Fitz has clearly been down this defense block a time or two, although his tone in this brief is that of prosecutor who is laughing off the audacity of defense counsel’s requests (a common tone, frankly, for prosecutors at this stage of back and forth on discovery — I’ve been on both the receiving end of this as well as the dishing it out end). I think he has solid arguments that a large amount of the information requested by Team Libby is irrelevent to the charges in the indictment, that Libby is fishing for potential discovery for possible future charges for himself and others in the Administration (to which he is not entitled until such time as those charges may be filed).

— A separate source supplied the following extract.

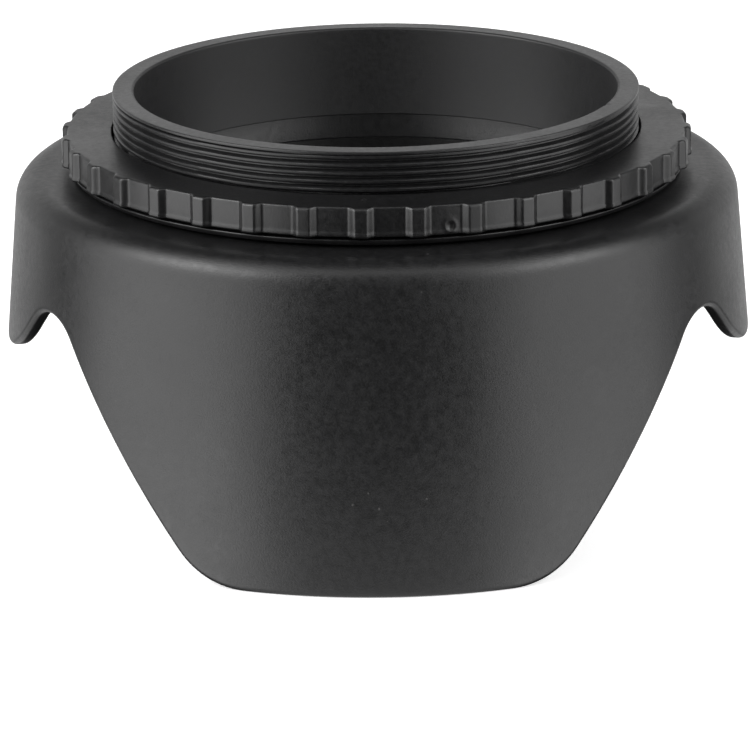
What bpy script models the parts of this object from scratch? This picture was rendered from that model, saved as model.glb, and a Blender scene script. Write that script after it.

One bit that amused me was on pages 28 and 29, wherein Fitz argues that Libby would not be entitled to information regarding Valerie Wilson’s covert employment status unless he could show that he (Libby) had been privy to such documentary proof at the time that his alleged crimes were occurring. It’s your basic "put up or shut up" response from Fitz — but it requires that Libby either let it go (because he did not see such documentation, and thus admit that it has no relevence whatsoever to his state of mind at the time of indictment) or that Libby fesses up to knowing that she was covert (which would open a whole new level of speculation, now wouldn’t it?) or that both sides will just keep on whistling past this issue altogether.
Never play poker with Fitz. That’s all I’m saying.